Key to this is the yield return statement in the iteration. When you use the yield return statement in a block, the block is called an iterator block.
To make this explicit, if you modify the code so that it iterates through the collection twice, like this:
string[] sa = new[] {
"aaa",
"Bbb",
"CCc"
};
Console.WriteLine("Before using ToUpper()");
var sb = sa.ToUpper();
Console.WriteLine("After using ToUpper()");
Console.WriteLine("Before iterating the collection in sb");
foreach (string s in sb)
Console.WriteLine("Within iteration, s: {0}", s);
foreach (string s in sb)
Console.WriteLine("Within second iteration, s: {0}", s);
You will see that all elements are returned twice from the iterator block in the extension method:
Before using ToUpper()
After using ToUpper()
Before iterating the collection in sb
Yield returning: aaa
Within iteration, s: AAA
Yield returning: Bbb
Within iteration, s: BBB
Yield returning: CCc
Within iteration, s: CCC
Yield returning: aaa
Within second iteration, s: AAA
Yield returning: Bbb
Within second iteration, s: BBB
Yield returning: CCc
Within second iteration, s: CCC
Materializing a Collection
One more point: you can force a collection to be iterated and a list created in memory using the ToList standard query operator, as follows:
string[] sa = new[] {
"aaa",
"Bbb",
"CCc"
};
Console.WriteLine("Before using ToUpper()");
var sb = sa.ToUpper().ToList();
Console.WriteLine("After using ToUpper()");
Console.WriteLine("Before iterating the collection in sb");
foreach (string s in sb)
Console.WriteLine("Within iteration, s: {0}", s);
When you use the ToList operator, it completely changes the behavior of the program. This forces the collection to be completely iterated. All items are collected and a List(Of T) is created. The output of this code is:
Before using ToUpper()
Yield returning: aaa
Yield returning: Bbb
Yield returning: CCc
After using ToUpper()
Before iterating the collection in sb
Within iteration, s: AAA
Within iteration, s: BBB
Within iteration, s: CCC
When you materialize a collection, as above, you are no longer using lazy evaluation; you are using what is called eager evaluation.
Chaining Queries Together
As you write more and more interesting queries, they will become more complicated syntactically. You will start to embed queries within other queries. Sometimes they will be nested 3 or 4 queries deep. Sometimes you will be using multiple queries at any given level of nesting. This becomes unreadable when taken too far.

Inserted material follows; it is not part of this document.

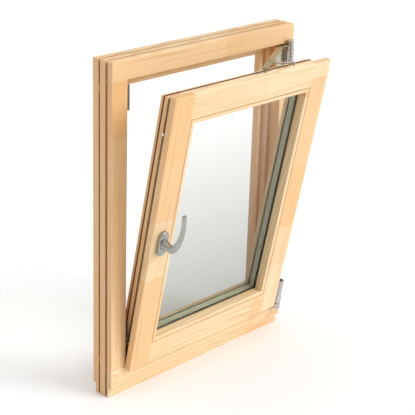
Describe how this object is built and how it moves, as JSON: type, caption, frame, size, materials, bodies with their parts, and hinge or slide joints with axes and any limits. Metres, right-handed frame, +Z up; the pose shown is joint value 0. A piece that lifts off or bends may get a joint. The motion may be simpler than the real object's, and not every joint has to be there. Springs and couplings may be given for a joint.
{
  "type": "tilt and turn window with lever handle",
  "caption": "Timber-framed tilt-and-turn window drawn tilted in at the top: outer frame, double-glazed sash, lever handle, stay arm and corner hinge.",
  "frame": {"origin": "middle of the frame's underside", "axes": "+Z up, +Y through the window towards the weather side, +X towards the hinges"},
  "size_m": [0.66, 0.2536, 0.89],
  "materials": {
    "pine": "clear-varnished finger-jointed pine",
    "clear_glass": "clear float glass",
    "spacer_aluminium": "mill-finish spacer",
    "edge_sealant": "dark edge sealant",
    "brown_gasket": "brown weather gasket",
    "grey_gasket": "dark glazing gasket",
    "zinc_steel": "zinc-plated pressed steel",
    "dark_zinc": "dark die-cast keeper",
    "satin_silver": "satin silver",
    "silver_cap": "silver-coloured cover",
    "drip_aluminium": "anodised",
    "dark_plug": "dark grey plug",
    "block_plastic": "setting block"
  },
  "bodies": {
    "frame": {"frame_top_rail": "pine", "frame_bottom_rail": "pine", "frame_left_stile": "pine", "frame_right_stile": "pine", "drip_rail": "drip_aluminium", "striker_side_upper": "dark_zinc", "striker_side_lower": "dark_zinc", "tilt_bearing": "dark_zinc", "striker_screws": "zinc_steel", "stay_bearing": "zinc_steel", "stay_bearing_cover": "silver_cap", "corner_bearing": "zinc_steel", "corner_bearing_cover": "silver_cap", "hinge_screws": "zinc_steel"},
    "turn_axle": {"stay_pin": "zinc_steel", "pivot_link": "zinc_steel"},
    "sash": {"sash_left_stile": "pine", "sash_right_stile": "pine", "sash_top_rail": "pine", "sash_bottom_rail": "pine", "bead_left": "pine", "bead_right": "pine", "bead_top": "pine", "bead_bottom": "pine", "inner_pane": "clear_glass", "outer_pane": "clear_glass", "edge_seal": "edge_sealant", "spacer_bar": "spacer_aluminium", "inner_gasket": "grey_gasket", "outer_gasket": "grey_gasket", "setting_blocks": "block_plastic", "weather_gasket": "brown_gasket", "side_face_plate": "zinc_steel", "stay_guide_plate": "zinc_steel", "bottom_face_plate": "zinc_steel", "face_plate_screws": "zinc_steel", "corner_drive_upper": "zinc_steel", "corner_drive_lower": "zinc_steel", "gearbox_case": "zinc_steel", "tilt_pin": "zinc_steel", "corner_band": "zinc_steel", "corner_band_cap": "silver_cap", "corner_band_plug": "dark_plug", "corner_band_screws": "zinc_steel", "rosette_base": "satin_silver", "rosette_cover": "satin_silver", "handle_screws": "zinc_steel"},
    "stay_arm": {"stay_arm": "zinc_steel", "stay_arm_cap": "silver_cap", "stay_stud": "zinc_steel", "link_rivet": "zinc_steel"},
    "support_link": {"support_link": "zinc_steel"},
    "handle": {"handle_lever": "satin_silver", "handle_spindle": "zinc_steel", "drive_pinion": "zinc_steel"},
    "side_rod": {"side_drive_rod": "zinc_steel"},
    "top_rod": {"top_drive_rod": "zinc_steel"},
    "bottom_rod": {"bottom_drive_rod": "zinc_steel"}
  },
  "joints": [
    {"name": "turn", "type": "hinge", "parent": "frame", "child": "turn_axle", "pos_m": [0.303, -0.0465, 0.084], "axis": [0, 0, 1], "range_deg": [0, 95]},
    {"name": "tilt", "type": "hinge", "parent": "turn_axle", "child": "sash", "pos_m": [0.303, -0.0465, 0.084], "axis": [1, 0, 0], "range_deg": [-11, 0]},
    {"name": "stay_swing", "type": "hinge", "parent": "turn_axle", "child": "stay_arm", "pos_m": [0.303, -0.0465, 0.8355], "axis": [0, 0, 1], "range_deg": [-31.4, 0]},
    {"name": "link_swing", "type": "hinge", "parent": "stay_arm", "child": "support_link", "pos_m": [0.12935, -0.12466, 0.8355], "axis": [0, 0, 1], "range_deg": [0, 72.8]},
    {"name": "handle_turn", "type": "hinge", "parent": "sash", "child": "handle", "pos_m": [-0.251, -0.12604, 0.44343], "axis": [0, 0.9816, 0.1908], "range_deg": [0, 180]},
    {"name": "side_rod_slide", "type": "slide", "parent": "sash", "child": "side_rod", "axis": [0, -0.1908, 0.9816], "range_m": [0, 0.0361]},
    {"name": "top_rod_slide", "type": "slide", "parent": "sash", "child": "top_rod", "axis": [1, 0, 0], "range_m": [0, 0.0361]},
    {"name": "bottom_rod_slide", "type": "slide", "parent": "sash", "child": "bottom_rod", "axis": [-1, 0, 0], "range_m": [0, 0.0361]}
  ],
  "couplings": [
    {"joint": "stay_swing", "follows": "tilt", "ratio": 2.8474},
    {"joint": "link_swing", "follows": "tilt", "ratio": -6.6112},
    {"joint": "side_rod_slide", "follows": "handle_turn", "m_per_rad": 0.011459},
    {"joint": "top_rod_slide", "follows": "handle_turn", "m_per_rad": 0.011459},
    {"joint": "bottom_rod_slide", "follows": "handle_turn", "m_per_rad": 0.011459}
  ]
}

One approach to cleaning up your code is to chain queries together. Due to the lazy evaluation characteristics of LINQ, you can chain queries together in such a way that the resulting operation is just as efficient as if you wrote both queries in a single query.
The following code uses several queries. However, the code actually iterates over the source array only once, when it calls the Sum method.
Dim sa() As String = {"#33", "#22", "% this is text", "#18"}
Dim justNumbersAsStrings = _
From s In sa _
Where s.StartsWith("#") _
Select s.Substring(1)
Dim numbersAsInts = _
From j In justNumbersAsStrings _
Select Int32.Parse(j)
Dim sum = _
numbersAsInts.Sum()
Console.WriteLine(sum)
What should be clear at this point is that even though we have chained together queries that yield collections, no intermediate collections are materialized. Instead, each item is passed from one lazy method to the next.